About The Designer
The name of Gaby Basora's line came to her in a dream. Awake with the word Tucker on her mind, Basora looked up the word that had been spoken to her in her sleep. "A piece of cloth draped about the neck and shoulders." Tucker. The perfect name for the collection of draped silk blouses Basora was designing for herself to fill the void in her closet.
That was back in 2005. A year later, those Tucker by Gaby Basora blouses were rapidly disappearing from the sales floor at Barney's New York. Now, five years on, Tucker by Gaby Basora encompasses a complete wardrobe of blouses, dresses, coats, jackets, leathers and knits, is sold in more than 200 of the top stores worldwide, and claims A-lit fans such as Cameron Diaz, Liv Tyler and Drew Barrymore. In 2010 Basora is added to an impressive roster of designers with her Tucker for Target collaboration. Yet Basora has never lost her connection to the subliminal. Every signature print and every vintage-inspired silhouette she develops comes from her sense of the uncanny.
"There's a wistful feeling--like nostalgia, a yearning for something intimate and yet somehow inacessible--that I try to conjure with these clothes," Basora says.
Tucker is as easy to slip into as a reverie. The brand's trademark ethereal silks sync with tailored staples and cozy knits, adding up to a wardrobe of fresh classics. Basora, a modern mother of three, puts a premium on wearability, designing mix-and-match closet hits with an idiosyncratic personality. Basora comes by that idiosyncratic streak naturally, hailing from a family of art lovers and flea market scroungers from whom she learned to seize inspiration anywhere and everywhere.

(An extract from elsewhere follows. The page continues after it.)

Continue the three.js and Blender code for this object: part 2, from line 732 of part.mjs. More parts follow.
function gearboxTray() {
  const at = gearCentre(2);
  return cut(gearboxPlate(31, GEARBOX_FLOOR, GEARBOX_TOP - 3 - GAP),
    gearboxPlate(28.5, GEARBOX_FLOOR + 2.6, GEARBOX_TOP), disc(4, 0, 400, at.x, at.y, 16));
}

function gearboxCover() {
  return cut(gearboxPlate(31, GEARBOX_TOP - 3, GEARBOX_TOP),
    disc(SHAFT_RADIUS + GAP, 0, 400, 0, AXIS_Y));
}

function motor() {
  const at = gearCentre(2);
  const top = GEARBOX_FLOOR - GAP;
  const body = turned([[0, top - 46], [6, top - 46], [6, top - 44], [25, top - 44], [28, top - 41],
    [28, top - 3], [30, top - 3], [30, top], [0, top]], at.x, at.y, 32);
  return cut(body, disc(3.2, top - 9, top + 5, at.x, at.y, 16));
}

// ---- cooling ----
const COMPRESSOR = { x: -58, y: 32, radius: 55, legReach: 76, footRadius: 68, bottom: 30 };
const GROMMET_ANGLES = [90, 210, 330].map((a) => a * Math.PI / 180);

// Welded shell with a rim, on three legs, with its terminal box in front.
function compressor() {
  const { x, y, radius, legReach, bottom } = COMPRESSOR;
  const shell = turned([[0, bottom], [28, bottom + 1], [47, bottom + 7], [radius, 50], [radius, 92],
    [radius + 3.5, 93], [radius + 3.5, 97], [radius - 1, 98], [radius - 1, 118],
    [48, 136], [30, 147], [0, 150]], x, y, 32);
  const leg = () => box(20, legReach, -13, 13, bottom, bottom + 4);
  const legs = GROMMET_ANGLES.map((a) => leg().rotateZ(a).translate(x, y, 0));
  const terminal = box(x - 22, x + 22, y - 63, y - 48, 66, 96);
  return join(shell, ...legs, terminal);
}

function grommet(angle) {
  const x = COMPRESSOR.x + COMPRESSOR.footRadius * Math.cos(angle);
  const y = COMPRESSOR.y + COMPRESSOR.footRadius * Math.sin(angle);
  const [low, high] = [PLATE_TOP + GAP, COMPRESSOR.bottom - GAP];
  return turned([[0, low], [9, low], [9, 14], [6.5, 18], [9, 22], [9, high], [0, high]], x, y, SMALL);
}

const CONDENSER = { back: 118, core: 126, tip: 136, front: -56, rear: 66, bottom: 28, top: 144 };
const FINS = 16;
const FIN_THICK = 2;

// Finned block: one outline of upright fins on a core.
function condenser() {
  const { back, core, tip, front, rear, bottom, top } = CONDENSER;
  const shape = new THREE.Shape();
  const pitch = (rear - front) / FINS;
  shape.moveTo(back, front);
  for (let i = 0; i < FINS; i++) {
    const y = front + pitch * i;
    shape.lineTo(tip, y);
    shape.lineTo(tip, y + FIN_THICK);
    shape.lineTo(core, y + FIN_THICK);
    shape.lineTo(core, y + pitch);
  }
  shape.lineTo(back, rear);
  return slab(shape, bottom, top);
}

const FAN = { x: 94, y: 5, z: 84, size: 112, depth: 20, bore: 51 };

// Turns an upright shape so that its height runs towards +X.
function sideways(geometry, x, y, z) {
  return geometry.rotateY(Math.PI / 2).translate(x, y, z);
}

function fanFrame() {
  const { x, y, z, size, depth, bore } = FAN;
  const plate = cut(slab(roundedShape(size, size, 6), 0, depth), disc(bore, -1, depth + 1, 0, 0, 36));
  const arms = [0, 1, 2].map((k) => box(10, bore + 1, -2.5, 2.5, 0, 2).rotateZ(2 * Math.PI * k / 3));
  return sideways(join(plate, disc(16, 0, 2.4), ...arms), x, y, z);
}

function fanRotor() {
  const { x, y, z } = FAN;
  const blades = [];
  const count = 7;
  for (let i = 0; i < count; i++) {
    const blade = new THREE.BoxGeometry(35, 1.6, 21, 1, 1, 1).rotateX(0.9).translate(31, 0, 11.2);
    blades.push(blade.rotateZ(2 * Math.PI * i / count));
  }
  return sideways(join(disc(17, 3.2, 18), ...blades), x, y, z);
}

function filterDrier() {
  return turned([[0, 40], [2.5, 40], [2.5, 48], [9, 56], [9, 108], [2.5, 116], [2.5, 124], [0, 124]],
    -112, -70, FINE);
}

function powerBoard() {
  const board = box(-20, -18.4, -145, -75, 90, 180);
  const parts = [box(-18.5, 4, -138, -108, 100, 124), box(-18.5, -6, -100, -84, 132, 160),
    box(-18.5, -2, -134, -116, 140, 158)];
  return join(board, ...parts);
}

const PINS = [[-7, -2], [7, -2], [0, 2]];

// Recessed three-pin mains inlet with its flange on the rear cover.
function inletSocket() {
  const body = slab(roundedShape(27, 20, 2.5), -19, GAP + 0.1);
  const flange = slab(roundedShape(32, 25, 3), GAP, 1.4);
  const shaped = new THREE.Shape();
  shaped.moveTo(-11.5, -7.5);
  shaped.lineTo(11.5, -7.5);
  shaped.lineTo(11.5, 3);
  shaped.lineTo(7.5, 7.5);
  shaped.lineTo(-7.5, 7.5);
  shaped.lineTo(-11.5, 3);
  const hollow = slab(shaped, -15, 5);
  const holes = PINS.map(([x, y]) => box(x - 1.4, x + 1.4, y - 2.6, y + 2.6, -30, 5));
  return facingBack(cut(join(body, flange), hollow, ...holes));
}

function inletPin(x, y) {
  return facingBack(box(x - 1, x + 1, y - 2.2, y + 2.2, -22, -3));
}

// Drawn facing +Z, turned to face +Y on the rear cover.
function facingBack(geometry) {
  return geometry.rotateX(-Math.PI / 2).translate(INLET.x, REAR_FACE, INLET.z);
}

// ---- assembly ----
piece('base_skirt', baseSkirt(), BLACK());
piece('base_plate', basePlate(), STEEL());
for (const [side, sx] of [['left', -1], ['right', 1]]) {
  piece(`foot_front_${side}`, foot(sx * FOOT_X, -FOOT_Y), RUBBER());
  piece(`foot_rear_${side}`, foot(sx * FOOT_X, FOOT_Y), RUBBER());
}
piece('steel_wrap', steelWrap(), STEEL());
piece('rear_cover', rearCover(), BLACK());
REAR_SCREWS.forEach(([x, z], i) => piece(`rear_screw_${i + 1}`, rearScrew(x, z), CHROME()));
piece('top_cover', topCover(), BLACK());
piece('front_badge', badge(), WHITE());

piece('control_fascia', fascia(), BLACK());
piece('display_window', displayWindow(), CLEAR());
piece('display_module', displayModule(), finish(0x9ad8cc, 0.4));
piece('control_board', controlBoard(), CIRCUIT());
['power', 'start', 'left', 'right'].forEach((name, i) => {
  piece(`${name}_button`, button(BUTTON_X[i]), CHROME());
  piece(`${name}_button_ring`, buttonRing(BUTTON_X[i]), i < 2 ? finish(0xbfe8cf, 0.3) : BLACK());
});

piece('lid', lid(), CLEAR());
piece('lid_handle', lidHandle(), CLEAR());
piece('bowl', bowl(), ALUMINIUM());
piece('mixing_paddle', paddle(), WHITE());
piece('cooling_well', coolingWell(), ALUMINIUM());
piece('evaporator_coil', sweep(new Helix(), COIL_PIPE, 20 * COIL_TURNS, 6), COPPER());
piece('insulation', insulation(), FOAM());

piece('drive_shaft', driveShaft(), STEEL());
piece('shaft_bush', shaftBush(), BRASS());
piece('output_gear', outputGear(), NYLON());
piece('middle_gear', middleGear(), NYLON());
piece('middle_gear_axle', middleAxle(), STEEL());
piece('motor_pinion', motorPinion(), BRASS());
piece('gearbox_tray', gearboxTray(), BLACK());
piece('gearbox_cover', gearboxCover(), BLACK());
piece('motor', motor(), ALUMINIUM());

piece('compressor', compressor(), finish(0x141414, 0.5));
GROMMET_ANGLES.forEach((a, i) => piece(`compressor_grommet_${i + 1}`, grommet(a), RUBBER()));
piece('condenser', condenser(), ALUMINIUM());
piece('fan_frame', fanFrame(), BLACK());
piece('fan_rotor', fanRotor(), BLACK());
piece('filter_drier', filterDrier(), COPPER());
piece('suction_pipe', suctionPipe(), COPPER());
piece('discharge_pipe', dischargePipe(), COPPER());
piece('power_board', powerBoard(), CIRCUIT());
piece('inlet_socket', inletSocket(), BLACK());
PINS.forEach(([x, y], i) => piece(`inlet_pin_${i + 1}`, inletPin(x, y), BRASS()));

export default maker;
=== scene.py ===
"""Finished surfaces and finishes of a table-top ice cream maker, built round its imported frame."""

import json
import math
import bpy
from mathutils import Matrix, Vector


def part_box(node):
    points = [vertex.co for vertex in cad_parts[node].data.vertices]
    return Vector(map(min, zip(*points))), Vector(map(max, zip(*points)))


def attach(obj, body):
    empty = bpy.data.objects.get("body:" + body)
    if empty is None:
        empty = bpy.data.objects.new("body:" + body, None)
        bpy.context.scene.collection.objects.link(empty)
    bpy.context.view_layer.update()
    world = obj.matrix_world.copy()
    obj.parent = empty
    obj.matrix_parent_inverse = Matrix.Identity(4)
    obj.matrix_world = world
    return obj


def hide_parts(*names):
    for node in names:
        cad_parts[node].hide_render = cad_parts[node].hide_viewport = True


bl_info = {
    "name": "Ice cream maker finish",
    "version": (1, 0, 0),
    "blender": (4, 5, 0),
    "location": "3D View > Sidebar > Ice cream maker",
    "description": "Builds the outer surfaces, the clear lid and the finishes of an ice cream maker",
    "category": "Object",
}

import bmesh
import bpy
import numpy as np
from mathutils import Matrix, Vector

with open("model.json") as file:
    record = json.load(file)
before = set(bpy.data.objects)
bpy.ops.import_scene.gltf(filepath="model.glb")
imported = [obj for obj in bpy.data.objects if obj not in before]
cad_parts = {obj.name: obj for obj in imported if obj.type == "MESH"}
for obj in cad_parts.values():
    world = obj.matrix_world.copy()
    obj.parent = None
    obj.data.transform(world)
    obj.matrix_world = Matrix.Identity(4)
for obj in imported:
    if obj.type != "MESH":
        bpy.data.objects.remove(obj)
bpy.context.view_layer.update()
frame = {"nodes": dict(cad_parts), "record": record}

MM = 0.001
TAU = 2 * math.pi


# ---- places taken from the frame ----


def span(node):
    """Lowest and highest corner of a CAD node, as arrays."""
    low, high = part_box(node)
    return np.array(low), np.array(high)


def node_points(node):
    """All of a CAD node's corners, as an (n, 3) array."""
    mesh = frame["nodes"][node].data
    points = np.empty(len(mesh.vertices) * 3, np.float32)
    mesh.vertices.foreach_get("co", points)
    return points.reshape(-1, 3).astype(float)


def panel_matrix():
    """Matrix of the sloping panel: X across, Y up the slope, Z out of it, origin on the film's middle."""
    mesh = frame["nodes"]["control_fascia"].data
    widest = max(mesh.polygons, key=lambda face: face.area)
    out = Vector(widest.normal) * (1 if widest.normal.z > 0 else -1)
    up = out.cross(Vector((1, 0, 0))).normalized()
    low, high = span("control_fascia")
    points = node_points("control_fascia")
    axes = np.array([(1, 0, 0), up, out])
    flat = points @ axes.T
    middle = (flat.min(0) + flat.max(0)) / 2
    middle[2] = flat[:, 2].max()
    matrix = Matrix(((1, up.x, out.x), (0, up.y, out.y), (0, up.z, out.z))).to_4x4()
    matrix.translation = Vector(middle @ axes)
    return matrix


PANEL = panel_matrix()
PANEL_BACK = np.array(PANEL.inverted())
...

"I'm inspiration-agnostic," notes Basora. "Marguerite Duras, a drawing by my son, the way a tree looks when I'm biking by it, the French schoolgirls I saw when I visited Paris... It all contributes, it all gets remixed in my head. Whether its a perfectly-cut trench coat, or a pleated skirt printed with birds," she adds, "I want the clothes to feel mysteriously familiar, like a resurfacing memory you never want to forget."